The lifejacket seemed to be non-negotiable, I felt I didn’t need one, but wasn’t allowed to go without. On the bright side, there’s a minimum of swimming to do if you wear a lifejacket. On the downside it was pretty uncomfortable and hard to navigate through the small passageways and trying to stay low with the lifejacket pushing me upwards.
While touring, remember to avoid touching the stalactites since this will interfere with their growth due to the oils on the human skin and avoid wearing sun block unless it’s biodegradable (you won’t need it in the cave anyways!).
Photo: The story of how Sac Actun was discovered is like the plot of a movie. According to our guide, the owner of the property just bought himself a regular piece of land and started walking around, checking out his domains. Suddenly he fell through the ground ending up in the water-filled cave! The legend has it, it took him some 9 hours to find his way out of the pitch-black cave. Of course this does sound like one of those stories guides make up to entertain their audience, but who knows, it might be true!
How to get to Sac Actun
Photo: We rented a car and drove to Sac Actun, which is probably the easiest way to get there. However, watch out for the very bumpy road! The sign in the picture was also just about the only sign we saw, so make sure to check out the map in this blog post before you head towards your destination.

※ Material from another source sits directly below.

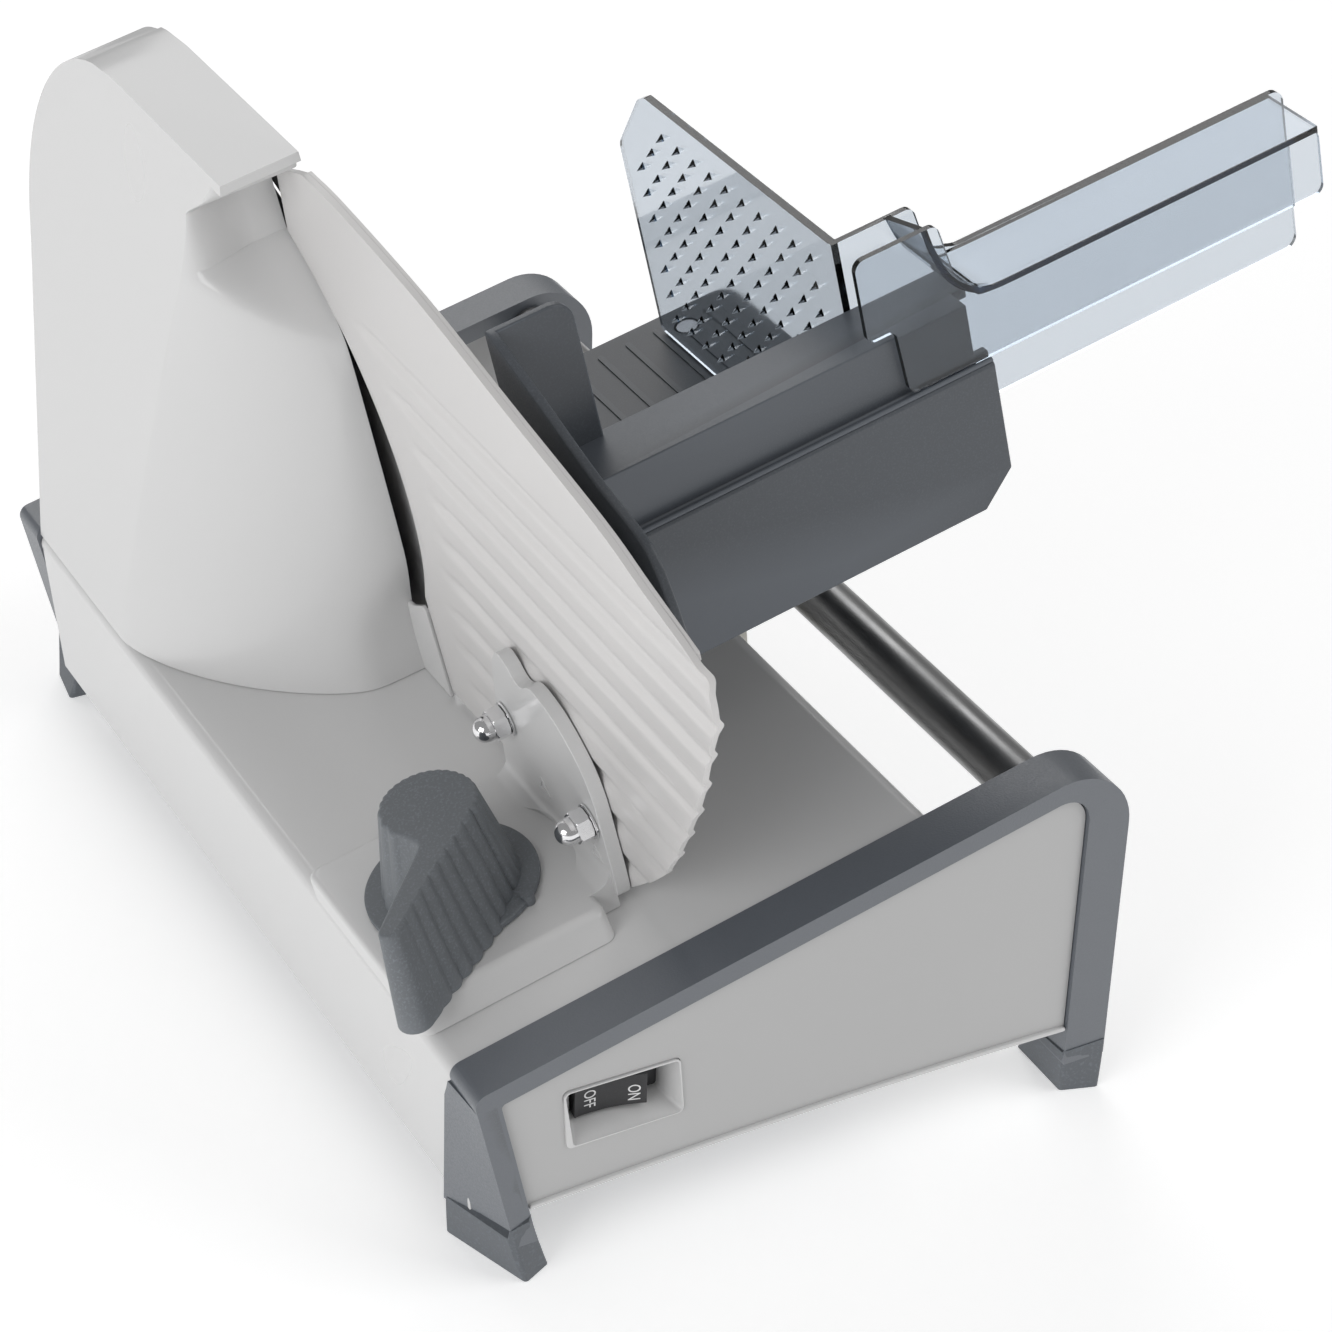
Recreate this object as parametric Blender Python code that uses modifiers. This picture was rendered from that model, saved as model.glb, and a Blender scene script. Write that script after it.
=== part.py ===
"""Domestic deli meat slicer: tilted base, blade housing, food carriage, food pusher,
gauge plate and thickness knob, each piece a separate solid on its own moving frame.

Deck frame: x runs up the tilted deck from the slice side to the food side, y runs from
the switch end to the rear, z stands square to the deck.  Its origin is the outer left
corner of the front end frame's top edge.  The room frame has the same origin on the
ground, with z straight up.
"""
import math

import bmesh
import bpy
from mathutils import Matrix, Vector

# ---- driving dimensions, metres ----------------------------------------------------
TILT = math.radians(14.0)
RIDGE_HEIGHT = 0.0742
GAP = 0.0003                       # clearance between neighbouring pieces

LENGTH = 0.364                     # front end frame's face to rear end frame's face
WIDTH = 0.218                      # across the end frames
FRAME_DEPTH = 0.017
FRAME_RADIUS = 0.020               # round corner on the high side
BAND = 0.0063                      # top band of an end frame
HIGH_LEG = 0.0145
WEB = 0.0033                       # back wall of an end frame
SILL = 0.027                       # lower edge of the end panels above the ground
PANEL_SET_BACK = 0.0015
PANEL_THICKNESS = 0.003
LOW_FOOT_TOP = 0.0217
HIGH_FOOT_TOP = 0.0187

TRAY_TOP = -0.002
TRAY_WIDTH = 0.163
TRAY_EDGE = 0.005
TRAY_WALL = 0.0025
TRAY_SIDE = 0.054                  # depth of the low side wall
TRAY_BASE = 0.033                  # height of the tray's open underside

RAIL_X, RAIL_Z = 0.1954, -0.0113
RAIL_RADIUS = 0.0084
RAIL_BORE = 0.0033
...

Sac Actun is not one of the main tourist attraction-cenotes (at least not yet!), and it’s located on privately owned property, so you won’t find big tour organizers taking hoards of tourists there. This of course is a good thing; at least we got to explore the cave practically by ourselves! This was refreshing considering the crowds at the Tulum ruins for example. However, it also means that getting to Sac Actun can be tricky. There’s no colectivo (those Mexican shuttle buses) going there and it’s located at some 20 kilometres from Tulum, so walking is not an option.
In other words, there are two ways to get to Sac Actun: taxi or car.

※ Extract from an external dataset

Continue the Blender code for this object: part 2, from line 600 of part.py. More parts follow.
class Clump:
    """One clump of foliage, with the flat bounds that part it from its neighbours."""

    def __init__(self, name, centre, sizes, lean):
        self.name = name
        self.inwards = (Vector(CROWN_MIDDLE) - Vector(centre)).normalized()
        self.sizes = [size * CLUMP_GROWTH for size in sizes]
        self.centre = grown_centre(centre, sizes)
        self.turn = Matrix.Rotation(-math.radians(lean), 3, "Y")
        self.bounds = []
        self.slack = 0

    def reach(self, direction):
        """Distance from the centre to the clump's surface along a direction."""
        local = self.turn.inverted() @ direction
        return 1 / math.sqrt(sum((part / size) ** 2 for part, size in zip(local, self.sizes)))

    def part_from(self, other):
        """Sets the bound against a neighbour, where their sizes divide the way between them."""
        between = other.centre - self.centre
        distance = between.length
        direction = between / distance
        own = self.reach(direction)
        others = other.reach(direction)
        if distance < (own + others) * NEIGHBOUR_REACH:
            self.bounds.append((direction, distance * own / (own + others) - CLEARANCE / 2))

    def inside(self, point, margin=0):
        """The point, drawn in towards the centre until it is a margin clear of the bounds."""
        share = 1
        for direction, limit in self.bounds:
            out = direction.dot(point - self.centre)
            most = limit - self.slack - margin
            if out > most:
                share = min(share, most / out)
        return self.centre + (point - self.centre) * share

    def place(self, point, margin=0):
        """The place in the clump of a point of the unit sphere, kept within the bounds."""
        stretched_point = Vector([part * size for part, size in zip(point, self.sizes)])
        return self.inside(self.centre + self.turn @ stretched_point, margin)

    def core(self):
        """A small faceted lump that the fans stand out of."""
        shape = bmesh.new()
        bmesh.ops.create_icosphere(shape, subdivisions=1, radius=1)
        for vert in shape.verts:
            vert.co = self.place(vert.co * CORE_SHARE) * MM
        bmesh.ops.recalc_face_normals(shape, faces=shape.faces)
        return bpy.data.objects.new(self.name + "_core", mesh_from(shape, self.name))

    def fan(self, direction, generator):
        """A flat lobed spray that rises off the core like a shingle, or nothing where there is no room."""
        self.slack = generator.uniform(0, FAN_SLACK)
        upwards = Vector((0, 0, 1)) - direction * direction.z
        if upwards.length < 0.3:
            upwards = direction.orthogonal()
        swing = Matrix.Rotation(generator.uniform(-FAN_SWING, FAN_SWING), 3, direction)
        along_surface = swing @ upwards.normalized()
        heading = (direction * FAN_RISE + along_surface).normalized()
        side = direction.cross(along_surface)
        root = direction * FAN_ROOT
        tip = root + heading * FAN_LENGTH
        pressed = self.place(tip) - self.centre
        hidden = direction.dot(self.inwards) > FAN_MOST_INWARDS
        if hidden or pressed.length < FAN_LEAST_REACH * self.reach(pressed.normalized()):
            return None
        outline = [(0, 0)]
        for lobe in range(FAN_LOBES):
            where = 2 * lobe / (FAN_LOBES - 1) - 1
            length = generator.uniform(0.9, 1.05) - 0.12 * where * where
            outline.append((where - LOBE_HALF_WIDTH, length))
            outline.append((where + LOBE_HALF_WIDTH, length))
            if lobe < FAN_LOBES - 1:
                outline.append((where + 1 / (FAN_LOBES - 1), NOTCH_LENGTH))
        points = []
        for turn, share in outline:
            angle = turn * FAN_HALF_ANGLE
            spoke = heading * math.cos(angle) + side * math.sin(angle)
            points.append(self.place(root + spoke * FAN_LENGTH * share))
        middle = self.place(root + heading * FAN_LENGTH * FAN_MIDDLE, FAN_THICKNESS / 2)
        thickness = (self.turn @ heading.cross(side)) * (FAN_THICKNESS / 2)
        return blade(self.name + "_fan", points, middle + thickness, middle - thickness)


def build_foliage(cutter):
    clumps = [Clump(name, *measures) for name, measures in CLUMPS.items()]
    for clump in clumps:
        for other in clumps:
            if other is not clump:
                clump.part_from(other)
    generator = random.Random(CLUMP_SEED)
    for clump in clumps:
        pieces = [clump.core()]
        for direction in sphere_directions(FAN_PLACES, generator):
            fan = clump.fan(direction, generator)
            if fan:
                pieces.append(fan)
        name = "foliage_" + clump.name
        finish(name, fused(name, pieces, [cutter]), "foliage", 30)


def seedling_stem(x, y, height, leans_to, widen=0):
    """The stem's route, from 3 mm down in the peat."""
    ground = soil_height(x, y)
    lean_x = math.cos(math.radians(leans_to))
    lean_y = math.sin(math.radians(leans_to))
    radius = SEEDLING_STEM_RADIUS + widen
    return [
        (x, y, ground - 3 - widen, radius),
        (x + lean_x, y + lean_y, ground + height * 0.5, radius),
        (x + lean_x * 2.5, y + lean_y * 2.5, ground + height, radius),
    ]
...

If you’re taking a taxi it’s probably best to have the driver wait for you while you do your tour, so you can get back from Sac Actun as well.
If you’re driving on the other hand, be careful! The road is in pretty atrocious shape at some points with gigantic craters and holes everywhere. You can make the drive, but just watch out and don’t speed – take your time.
Leaving Tulum, head towards the highway that leads to Playa del Carmen. Take the exit for cenote Dos Ojos and just keep going past the entrance to Dos Ojos (they might stop you, but just tell them you’re headed for Sac Actun and they’ll let you pass). Sac Actun is some 6 kilometres further inland. There aren’t a lot of roads or turns and basically you just go straight forward for a while and then take a left turn. But since there aren’t a lot of signs for Sac Actun you might get a bit unsure, so my advice is to check a map beforehand (screenshot of a map of the road down below).
There’s plenty of parking by Sac Actun and it’s free.
Sistema Sac Actun – in a nutshell:
- This cave-system is believed to date back to the Pleistocene epoch, around 2,6 million years ago
- 101,2 metres is the deepest point.
- 346 kilometres is the length of the cave-system, thus making it the longest underwater cave-system in the world and the second-longest cave in the world. The longest being the Mammoth Cave Complex in the U.S.A.
- Home to many archaeological discoveries, some dating as far back as 2,6 million years ago!
The fast facts – Read this before touring Sistema Sac Actun:
- Arrive before lunch to avoid crowds (there’s no big crowds here, but it’s still nicer to enjoy this tour in as small a group as possible).
- Entrance fee is 450 pesos and includes gear and a guided tour (for the snorkelling option). This may seem like a pretty steep price considering you can visit some cenotes for around 30 pesos, but I really feel this is worth the investment.
- The tour lasts around 40-60 minutes.
- You can expect to see: stalactites, clear water, bats and most likely catfish, prawns and maybe even a tarantula hanging out on one of the stalactites (I did not enjoy this in particular considering I’m terrified of spiders and wasn’t expecting to be confronted with one).
- There’s parking free of charge.
- Water is around 20 degrees Celsius. If you’re not used to cold temperatures consider renting a wetsuit for an additional expense.
- Bring an underwater camera, you’ll want to take pictures.
- Bring your own flashlight or rent a flashlight on site. You’ll be fine without one, but having one will allow you to see more and gives you that extra comfort.
- Considering taking a towel with you for afterwards.
- You can change into and out of your bathing suits in the toilets on the site. You might also want to consider using those toilets before hitting that cold water!
- You can find the website for Sac Actun here (there’s not that much information, but nice pictures and contact details if you need them).
- This tour is NOT FOR YOU if you have severe anxiety in cavelike places (for example if you’ve had a panic attack in a cave before), if you suffer from claustrophobia or can’t stand water temperature below 28 degrees Celsius (in that case I don’t think even wearing a wetsuit will help you).
Photo: At some points of the tour the ceiling starts dipping pretty low (here in this picture it’s just getting started, it got to the point where the stalactites were basically scraping our heads!). If you are prone to claustrophobia, you might be more comfortable on a different kind of cenote-adventure.
Photo: After the tour we had some time to check out the entrance to Sac Actun on our own. Sac Actun provides the jungle above with much-needed fresh water. Many trees will share a root, so these intertwined roots you see in this photo can function as “straws” for dozens of trees above. Fascinating how trees can work together like that!